Excerpt from a dataset
● ● ● ● ● ● ●

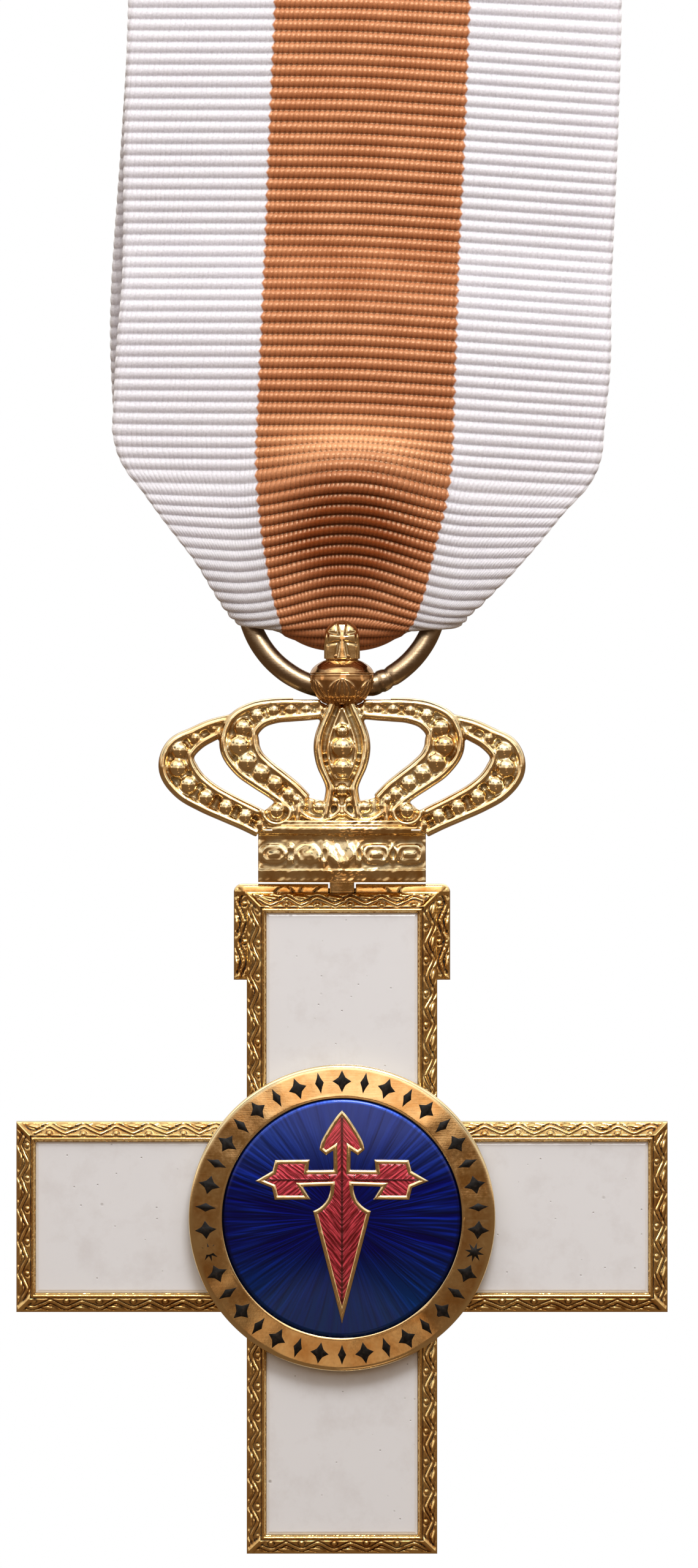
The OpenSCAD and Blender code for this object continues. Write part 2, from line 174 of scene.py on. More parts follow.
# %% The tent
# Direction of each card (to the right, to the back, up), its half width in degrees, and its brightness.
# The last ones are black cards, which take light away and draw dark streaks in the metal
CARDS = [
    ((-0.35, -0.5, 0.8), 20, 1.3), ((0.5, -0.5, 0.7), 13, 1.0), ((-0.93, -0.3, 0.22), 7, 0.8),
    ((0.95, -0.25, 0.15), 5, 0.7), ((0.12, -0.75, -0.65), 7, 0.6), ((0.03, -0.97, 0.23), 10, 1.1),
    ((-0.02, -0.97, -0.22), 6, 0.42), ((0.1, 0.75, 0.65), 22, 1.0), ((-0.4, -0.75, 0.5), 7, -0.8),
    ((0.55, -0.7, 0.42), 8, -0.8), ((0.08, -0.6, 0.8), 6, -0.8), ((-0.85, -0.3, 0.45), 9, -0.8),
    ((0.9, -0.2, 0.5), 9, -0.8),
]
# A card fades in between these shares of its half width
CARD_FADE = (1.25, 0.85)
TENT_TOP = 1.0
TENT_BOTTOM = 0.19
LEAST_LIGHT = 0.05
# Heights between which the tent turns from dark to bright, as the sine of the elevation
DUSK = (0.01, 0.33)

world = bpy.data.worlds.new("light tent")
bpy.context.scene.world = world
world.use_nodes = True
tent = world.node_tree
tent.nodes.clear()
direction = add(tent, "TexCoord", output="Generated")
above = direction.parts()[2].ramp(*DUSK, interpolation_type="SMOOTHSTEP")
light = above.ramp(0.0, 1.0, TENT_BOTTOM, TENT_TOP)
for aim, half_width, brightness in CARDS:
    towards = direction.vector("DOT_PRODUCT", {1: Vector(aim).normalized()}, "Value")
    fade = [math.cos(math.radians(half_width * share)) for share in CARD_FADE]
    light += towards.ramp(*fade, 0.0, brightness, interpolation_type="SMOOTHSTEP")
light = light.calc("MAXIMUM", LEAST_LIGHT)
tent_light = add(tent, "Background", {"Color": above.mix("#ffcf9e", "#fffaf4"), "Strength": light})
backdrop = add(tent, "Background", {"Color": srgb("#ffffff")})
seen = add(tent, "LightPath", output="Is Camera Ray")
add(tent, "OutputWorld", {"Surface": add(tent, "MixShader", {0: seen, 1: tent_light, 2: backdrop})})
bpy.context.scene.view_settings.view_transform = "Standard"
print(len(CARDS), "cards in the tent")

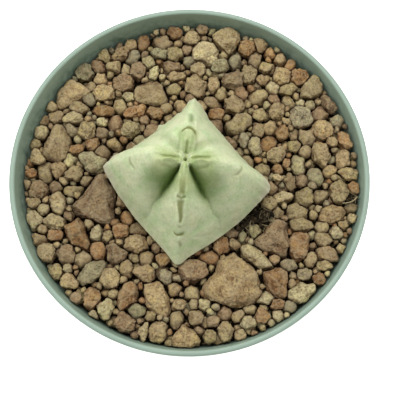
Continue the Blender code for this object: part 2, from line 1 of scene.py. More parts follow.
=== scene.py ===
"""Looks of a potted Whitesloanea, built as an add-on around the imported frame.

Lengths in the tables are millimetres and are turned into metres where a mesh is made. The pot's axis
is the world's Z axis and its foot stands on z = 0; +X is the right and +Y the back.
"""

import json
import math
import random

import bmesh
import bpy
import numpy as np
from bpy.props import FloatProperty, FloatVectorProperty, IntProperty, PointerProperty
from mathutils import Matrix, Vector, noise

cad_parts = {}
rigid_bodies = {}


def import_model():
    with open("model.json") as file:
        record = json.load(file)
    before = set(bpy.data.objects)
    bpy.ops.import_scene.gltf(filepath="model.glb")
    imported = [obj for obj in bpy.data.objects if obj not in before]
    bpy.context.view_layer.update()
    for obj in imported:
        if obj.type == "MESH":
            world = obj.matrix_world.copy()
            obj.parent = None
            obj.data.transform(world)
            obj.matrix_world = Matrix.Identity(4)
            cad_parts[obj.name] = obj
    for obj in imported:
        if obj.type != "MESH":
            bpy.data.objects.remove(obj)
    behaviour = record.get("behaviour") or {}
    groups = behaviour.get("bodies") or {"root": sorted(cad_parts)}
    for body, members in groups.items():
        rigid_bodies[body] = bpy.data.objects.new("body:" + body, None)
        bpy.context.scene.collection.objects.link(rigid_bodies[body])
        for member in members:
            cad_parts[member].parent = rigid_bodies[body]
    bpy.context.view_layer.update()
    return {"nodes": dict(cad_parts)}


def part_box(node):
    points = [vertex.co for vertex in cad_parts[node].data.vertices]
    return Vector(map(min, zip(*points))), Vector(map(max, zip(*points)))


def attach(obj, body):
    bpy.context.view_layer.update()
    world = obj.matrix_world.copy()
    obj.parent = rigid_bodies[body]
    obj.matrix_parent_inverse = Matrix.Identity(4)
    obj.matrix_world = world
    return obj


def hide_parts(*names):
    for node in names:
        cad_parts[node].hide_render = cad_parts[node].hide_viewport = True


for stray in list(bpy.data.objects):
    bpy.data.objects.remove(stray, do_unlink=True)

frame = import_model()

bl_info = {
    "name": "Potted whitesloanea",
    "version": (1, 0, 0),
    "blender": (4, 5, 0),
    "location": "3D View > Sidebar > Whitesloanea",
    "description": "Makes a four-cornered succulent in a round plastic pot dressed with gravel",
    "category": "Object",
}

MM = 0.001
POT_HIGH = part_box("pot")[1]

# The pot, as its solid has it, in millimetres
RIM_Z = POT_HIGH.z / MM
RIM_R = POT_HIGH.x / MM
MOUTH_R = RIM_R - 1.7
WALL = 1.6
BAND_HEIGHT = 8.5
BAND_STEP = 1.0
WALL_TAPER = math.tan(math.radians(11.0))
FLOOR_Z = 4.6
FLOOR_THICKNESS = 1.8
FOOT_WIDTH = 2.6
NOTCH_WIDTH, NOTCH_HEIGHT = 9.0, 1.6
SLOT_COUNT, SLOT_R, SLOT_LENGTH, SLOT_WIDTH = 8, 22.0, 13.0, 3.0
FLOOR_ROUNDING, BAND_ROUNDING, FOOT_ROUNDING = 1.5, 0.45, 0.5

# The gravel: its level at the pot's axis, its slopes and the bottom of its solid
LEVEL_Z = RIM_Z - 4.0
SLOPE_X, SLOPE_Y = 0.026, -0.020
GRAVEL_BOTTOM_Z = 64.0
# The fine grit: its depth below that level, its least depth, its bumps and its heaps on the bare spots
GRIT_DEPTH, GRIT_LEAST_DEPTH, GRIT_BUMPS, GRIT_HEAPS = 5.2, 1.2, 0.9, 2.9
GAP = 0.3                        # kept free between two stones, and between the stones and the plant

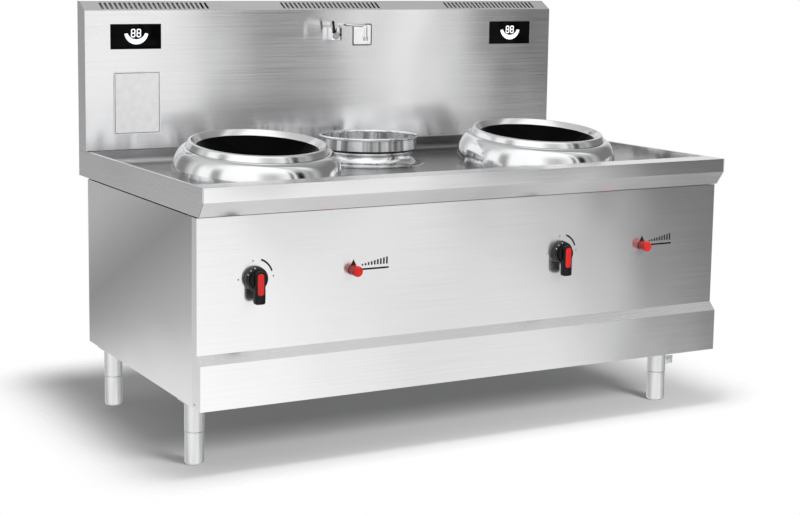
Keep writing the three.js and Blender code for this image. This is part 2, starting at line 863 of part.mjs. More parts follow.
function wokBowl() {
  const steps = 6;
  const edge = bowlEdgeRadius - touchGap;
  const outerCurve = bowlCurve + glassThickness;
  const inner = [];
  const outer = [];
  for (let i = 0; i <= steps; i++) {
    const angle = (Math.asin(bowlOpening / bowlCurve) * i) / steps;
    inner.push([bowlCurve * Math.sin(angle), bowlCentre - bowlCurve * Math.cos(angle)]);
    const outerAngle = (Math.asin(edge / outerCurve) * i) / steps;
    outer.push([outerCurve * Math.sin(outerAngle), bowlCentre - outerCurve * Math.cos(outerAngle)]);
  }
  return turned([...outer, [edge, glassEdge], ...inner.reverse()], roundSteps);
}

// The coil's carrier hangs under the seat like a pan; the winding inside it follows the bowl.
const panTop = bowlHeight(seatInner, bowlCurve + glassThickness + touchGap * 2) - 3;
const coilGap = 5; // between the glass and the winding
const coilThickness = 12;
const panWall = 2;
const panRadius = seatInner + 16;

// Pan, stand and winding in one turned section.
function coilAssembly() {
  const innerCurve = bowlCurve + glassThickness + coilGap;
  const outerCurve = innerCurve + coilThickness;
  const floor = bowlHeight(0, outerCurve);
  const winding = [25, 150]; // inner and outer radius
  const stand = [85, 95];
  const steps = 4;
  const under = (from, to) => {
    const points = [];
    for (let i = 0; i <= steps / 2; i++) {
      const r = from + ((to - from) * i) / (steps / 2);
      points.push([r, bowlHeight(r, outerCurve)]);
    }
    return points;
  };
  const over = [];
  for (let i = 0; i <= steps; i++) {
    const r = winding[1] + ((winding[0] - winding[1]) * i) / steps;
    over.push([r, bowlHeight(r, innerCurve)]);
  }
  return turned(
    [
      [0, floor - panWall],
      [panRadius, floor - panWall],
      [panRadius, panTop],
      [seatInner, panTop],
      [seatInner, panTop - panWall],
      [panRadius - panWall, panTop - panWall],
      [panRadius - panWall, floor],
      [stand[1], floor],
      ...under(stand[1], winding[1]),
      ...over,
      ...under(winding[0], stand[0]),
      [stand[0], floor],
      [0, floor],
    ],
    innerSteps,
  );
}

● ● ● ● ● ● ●

Output the section opening with the line that has "Continue the Blender" and closing with the line that has "for member in". Keep both end lines and leave out the rest.

▶ **SOLUTION**
Continue the Blender code for this object: part 2, from line 1 of scene.py. More parts follow.
=== scene.py ===
"""Looks of a potted Whitesloanea, built as an add-on around the imported frame.

Lengths in the tables are millimetres and are turned into metres where a mesh is made. The pot's axis
is the world's Z axis and its foot stands on z = 0; +X is the right and +Y the back.
"""

import json
import math
import random

import bmesh
import bpy
import numpy as np
from bpy.props import FloatProperty, FloatVectorProperty, IntProperty, PointerProperty
from mathutils import Matrix, Vector, noise

cad_parts = {}
rigid_bodies = {}


def import_model():
    with open("model.json") as file:
        record = json.load(file)
    before = set(bpy.data.objects)
    bpy.ops.import_scene.gltf(filepath="model.glb")
    imported = [obj for obj in bpy.data.objects if obj not in before]
    bpy.context.view_layer.update()
    for obj in imported:
        if obj.type == "MESH":
            world = obj.matrix_world.copy()
            obj.parent = None
            obj.data.transform(world)
            obj.matrix_world = Matrix.Identity(4)
            cad_parts[obj.name] = obj
    for obj in imported:
        if obj.type != "MESH":
            bpy.data.objects.remove(obj)
    behaviour = record.get("behaviour") or {}
    groups = behaviour.get("bodies") or {"root": sorted(cad_parts)}
    for body, members in groups.items():
        rigid_bodies[body] = bpy.data.objects.new("body:" + body, None)
        bpy.context.scene.collection.objects.link(rigid_bodies[body])
        for member in members:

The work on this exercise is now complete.